In an embodiment of the system, the measuring equipment comprises a current transformer which is connected to the power supply line feeding the welding equipment for generating a measurement signal to be taken to a regulator, said transformer being placed on the side of the electric power network. Measuring the load by means of a current transformer is an advantageous solution because there are commercially available current transformers which can be connected to logic circuits and supervisory relays and which provide a standard current or voltage output applicable to the inputs of these systems.
In an embodiment of the system, the power supply line is a three-phase current line, the current transformer being connected to one of the phases. A reliable measurement result is thus obtained in a very simple manner as the load imposed by the machines is symmetrical on the side of the electric power network, in other words, each phase of the three-phase supply line carries an equal current. Welding machines are usually of a three-phase design.
In an embodiment of the system, the measuring equipment has been arranged to measure the operating time of the welding equipment.

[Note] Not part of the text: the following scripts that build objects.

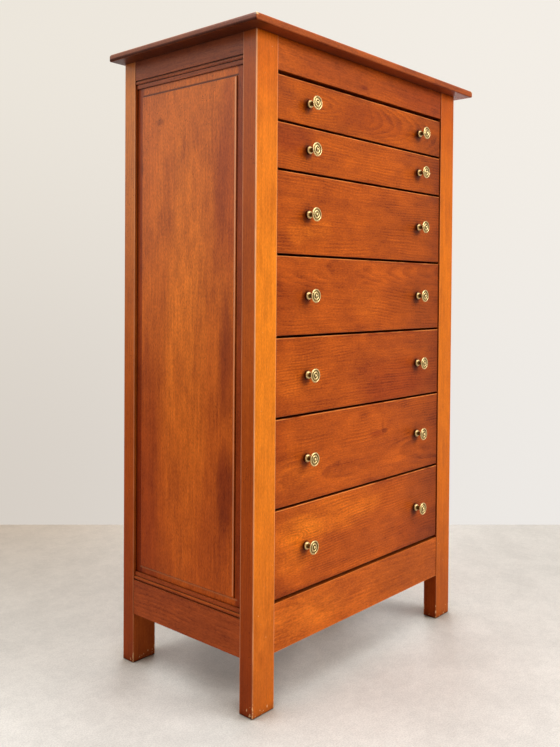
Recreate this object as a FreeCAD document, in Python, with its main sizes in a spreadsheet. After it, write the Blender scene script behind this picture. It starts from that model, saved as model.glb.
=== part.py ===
"""Semainier: a tall, narrow chest of seven drawers on four square posts.

Two side frames, each a pair of posts with moulded rails round a raised panel, are joined by rails
at the front and the back. The drawers are side-hung: a groove in each drawer side runs on a wooden
strip that is screwed to the posts, so no rail shows between the drawer fronts.

Units are millimetres. X is the width, Y the depth and Z the height. The front faces -Y and the
origin is on the floor, below the middle of the top board.
"""
import FreeCAD, Part
import math
import os
from types import SimpleNamespace

import Sketcher

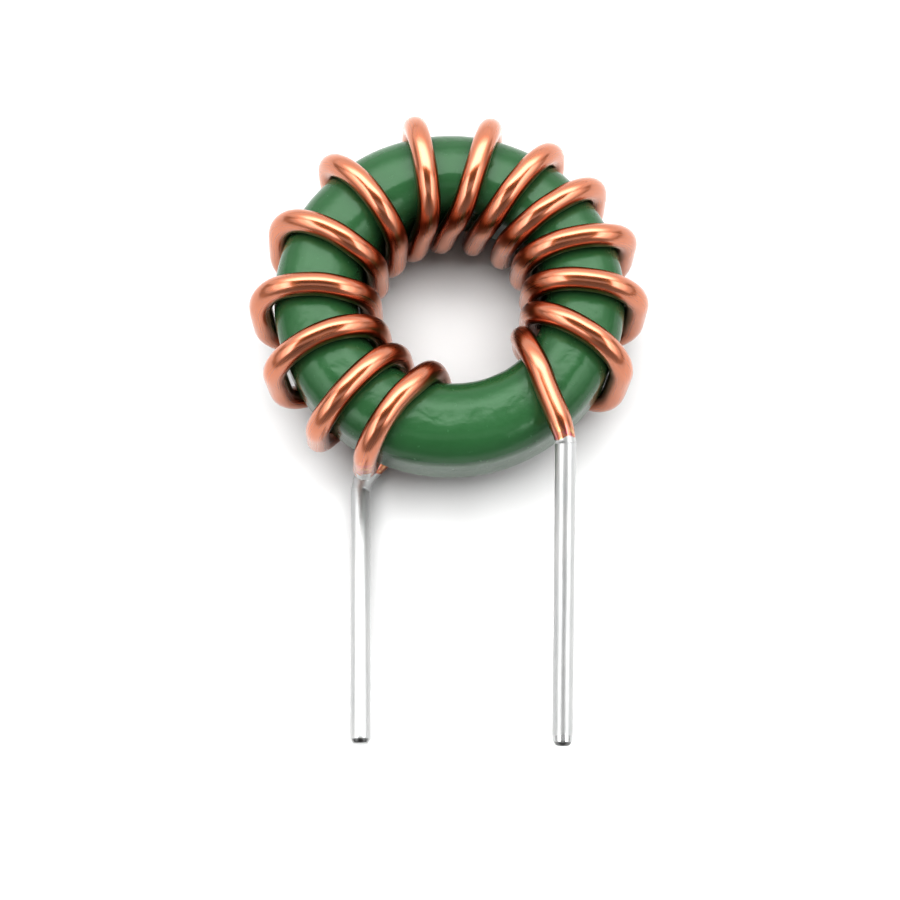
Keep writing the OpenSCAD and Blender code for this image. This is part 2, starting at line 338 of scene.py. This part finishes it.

It is possible to integrate with the control equipment even other facilities for the regulation of general ventilation. These may include e.g. regulation of the volume of recirculated air, regulation of supply air temperature, regulation of heat recovery equipment, regulation of pressure in the air ducts, regulation of temperature in the workshops, etc. Using an integrated system, it is possible to optimize the regulation with respect to ventilation because, in addition to the volume of air flow, the system takes into account other aspects of regulation of ventilation as well.